Disasters come and go. Any public outrage that initially rises from social media forums and street protests evaporate as soon as the mainstream TV channels and print media shift the country's attention to the next big cause célèbre. Some NGOs and conscientious individuals keep plowing on with the cause, but that is never really enough, because the fury and indignation fomented amongst the general population at the beginning eventually fades out with the rise of other prominent issues. This was the fate of the Rana Plaza tragedy, a fate suffered by many others, from Tazreen to Gaza, as we managed to forget and skim through to newer disasters.
In remembrance of the tragedy, the British Council Bangladesh and Monsoon Letters, in collaboration with the performance poetry troupe, The Muse Masters, and other theatre professionals, staged a play at the British Council premises in Dhaka on 1st of May. This play was infused with the rhetoric of poetry to remember once again all those lives ended and transformed on 24th April, 2013 when the building in Savar collapsed due to structural failure.
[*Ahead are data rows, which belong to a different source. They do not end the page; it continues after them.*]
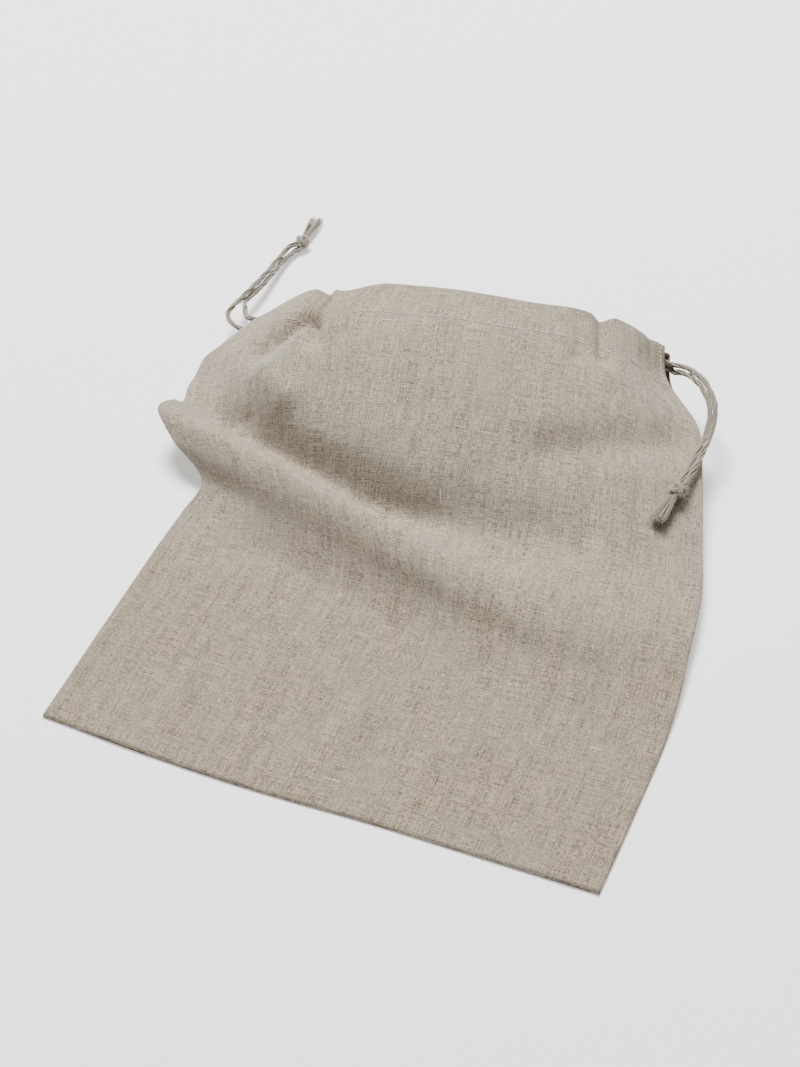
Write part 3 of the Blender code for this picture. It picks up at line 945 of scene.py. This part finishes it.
SLUBS = (
    Slub((0.515, 0.636), (0.522, 0.600), 0.00050),
    Slub((0.680, 0.578), (0.680, 0.556), 0.00042),
    Slub((0.879, 0.225), (0.914, 0.225), 0.00048),
    Slub((0.490, 0.052), (0.540, 0.052), 0.00050),
    Slub((0.340, 0.905), (0.385, 0.905), 0.00040),
    Slub((0.270, 0.845), (0.300, 0.845), 0.00038),
    Slub((0.600, 0.300), (0.600, 0.272), 0.00036),
)


@dataclass
class SlubYarns:
    """The few thick pale places that stand out of the front panel's weave."""

    shape: BagShape
    finish: bpy.types.Material
    points: int = 9
    sunk: float = 0.00030

    def build(self) -> bpy.types.Object:
        """Build all slubs as one piece, each thick in its middle and thin at both ends."""
        kit = MeshKit()
        taper = np.sin(np.linspace(0.08, 0.92, self.points) * math.pi)
        for number, slub in enumerate(SLUBS):
            places = np.linspace(slub.start, slub.end, self.points)
            line = on_cloth(self.shape, Layer.FRONT, places, self.shape.cut.cloth / 2 - self.sunk)
            kit.add_tube(line, taper * slub.radius, 6, float(number))
        piece = kit.build("front_slubs")
        piece.data.materials.append(self.finish)
        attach(piece, "root")
        return piece


class Route(NamedTuple):
    """The free way of one strand, from its channel's end to the knot."""

    name: str
    node: str
    layer: Layer
    side: Side
    points: tuple[tuple[float, float, float], ...]


ROUTES = (
    Route("left_outer_strand", "left_cord_outer", Layer.FRONT, Side.LEFT, (
        (-0.0360, 0.4072, 0.0190), (-0.0433, 0.4097, 0.0185), (-0.0503, 0.4141, 0.0187),
        (-0.0549, 0.4212, 0.0187), (-0.0555, 0.4312, 0.0182), (-0.0537, 0.4447, 0.0170),
        (-0.0524, 0.4614, 0.0154), (-0.0512, 0.4795, 0.0134), (-0.0512, 0.4986, 0.0110),
        (-0.0510, 0.5175, 0.0090), (-0.0503, 0.5335, 0.0078), (-0.0462, 0.5377, 0.0085))),
    Route("left_inner_strand", "left_cord_inner", Layer.BACK, Side.LEFT, (
        (-0.0353, 0.4205, 0.0205), (-0.0430, 0.4289, 0.0170), (-0.0478, 0.4388, 0.0148),
        (-0.0510, 0.4455, 0.0132), (-0.0497, 0.4623, 0.0116), (-0.0484, 0.4806, 0.0096),
        (-0.0483, 0.4998, 0.0074), (-0.0480, 0.5185, 0.0055), (-0.0454, 0.5330, 0.0043),
        (-0.0432, 0.5372, 0.0046))),
    Route("right_outer_strand", "right_cord_outer", Layer.FRONT, Side.RIGHT, (
        (0.3034, 0.4718, 0.0378), (0.3104, 0.4706, 0.0395), (0.3191, 0.4664, 0.0420),
        (0.3294, 0.4592, 0.0435), (0.3399, 0.4479, 0.0428), (0.3476, 0.4361, 0.0398),
        (0.3512, 0.4233, 0.0364), (0.3525, 0.4100, 0.0337), (0.3524, 0.3976, 0.0320),
        (0.3518, 0.3838, 0.0314), (0.3510, 0.3691, 0.0317), (0.3505, 0.3550, 0.0328),
        (0.3500, 0.3495, 0.0338))),
    Route("right_inner_strand", "right_cord_inner", Layer.BACK, Side.RIGHT, (
        (0.3048, 0.4700, 0.0322), (0.3112, 0.4681, 0.0348), (0.3190, 0.4640, 0.0378),
        (0.3272, 0.4556, 0.0415), (0.3366, 0.4460, 0.0407), (0.3435, 0.4361, 0.0376),
        (0.3468, 0.4251, 0.0341), (0.3482, 0.4130, 0.0313), (0.3483, 0.4013, 0.0294),
        (0.3477, 0.3877, 0.0289), (0.3470, 0.3730, 0.0292), (0.3459, 0.3575, 0.0303),
        (0.3454, 0.3498, 0.0316))),
)


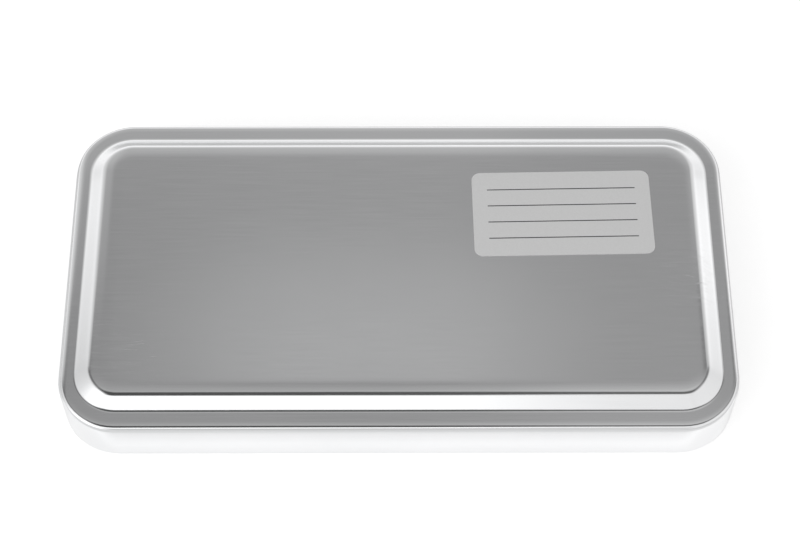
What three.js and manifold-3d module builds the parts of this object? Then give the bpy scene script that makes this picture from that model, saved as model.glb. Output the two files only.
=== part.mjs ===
// Instrument sterilization box: a shallow stainless steel tray with a rolled rim, a deep-drawn lid that
// drops over it, and a lift-out rack whose two silicone combs hold seven dental instruments side by side.
// Two wire bails with silicone sleeves swing down over the instruments and keep them in their notches.
// Units are millimetres. The origin is at the middle of the plane that the box stands on, +Z is up,
// the instruments lie along X, and the front of the box faces -Y.
import * as THREE from "three";
import { mergeVertices } from "three/addons/utils/BufferGeometryUtils.js";
import Module from "manifold-3d";

const wasm = await Module();
wasm.setup();

// Closed box, measured over the steel
const boxLength = 190;
const boxWidth = 100;
const boxHeight = 30;
const planCorner = 16.8;
const sheet = 0.8;

// Lid: a raised panel, a sloping step, a flat ledge and a skirt
const panelRise = 3.2;
const crownBend = 28;
const crownAngle = 6;
const stepHeadBend = 3.2;
const stepAngle = 35;
const stepFootBend = 1.5;
const ledgeFlat = 3.2;
const lidEdgeBend = 1.7;
const skirtDepth = 16;
const skirtDraft = 0.5;

// Tray, whose rolled rim stands inside the skirt
const lidFit = 0.5;
const seatGap = 0.3;
const curlBend = 0.6;
const curlTurn = 250;
const wallDraft = 1.5;
const floorBend = 5;
const standingRing = 4;
const floorRise = 1;
const floorStepBend = 0.6;
const floorStepAngle = 40;

// Rack plate, with its edge turned down on to the tray's floor
const rackFit = 0.3;
const drainGap = 1.2;
const rackEdgeBend = 1.6;
const slotLength = 8;
const slotWidth = 3.2;
const slotEndGap = 4;
const slotSideGap = 5;
const slotMargin = 3;

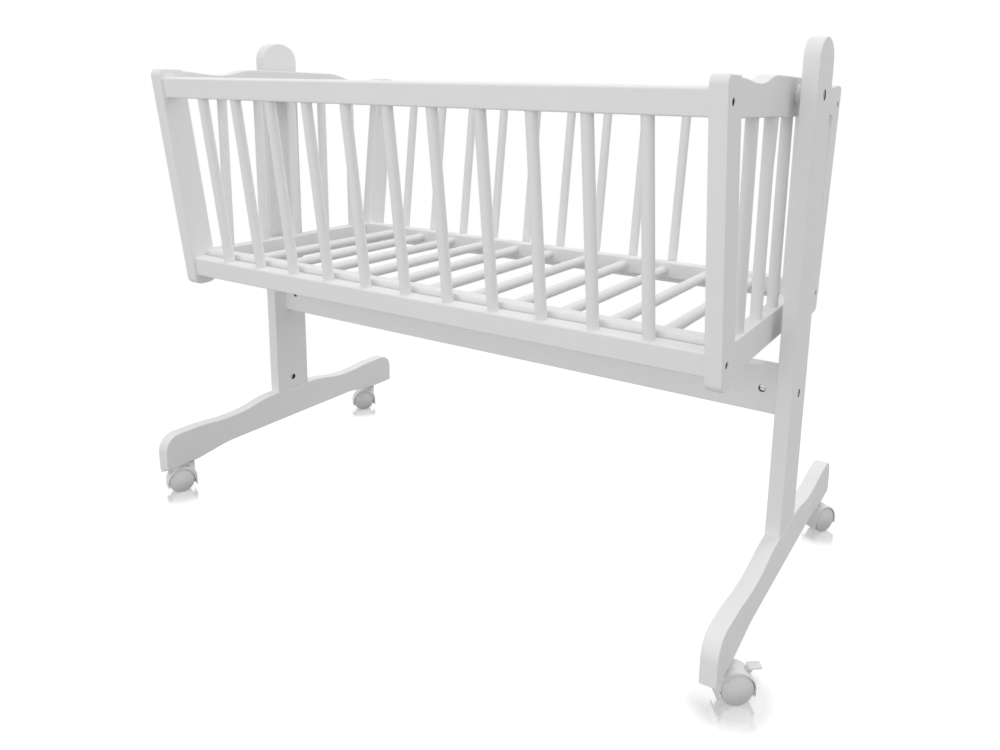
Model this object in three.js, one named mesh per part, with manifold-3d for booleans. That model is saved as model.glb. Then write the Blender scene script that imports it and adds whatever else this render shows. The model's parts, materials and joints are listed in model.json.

People from all walk of lives came in the evening to pay their respects to the garment workers, who lost their lives due to the incompetence and the relentless pursuit of profit on the part of the owners, and to remember the heroic Bangladeshi citizenry, who as volunteers, risked their livelihoods for a greater cause.
This play created a platform for anyone willing to raise voice against the apathy that has so surreptitiously pervaded into contemporary society, and atomized us individuals to the point of passivity. There are interests across Bangladesh inviting this play and we hope to take this play to wider audiences in near future.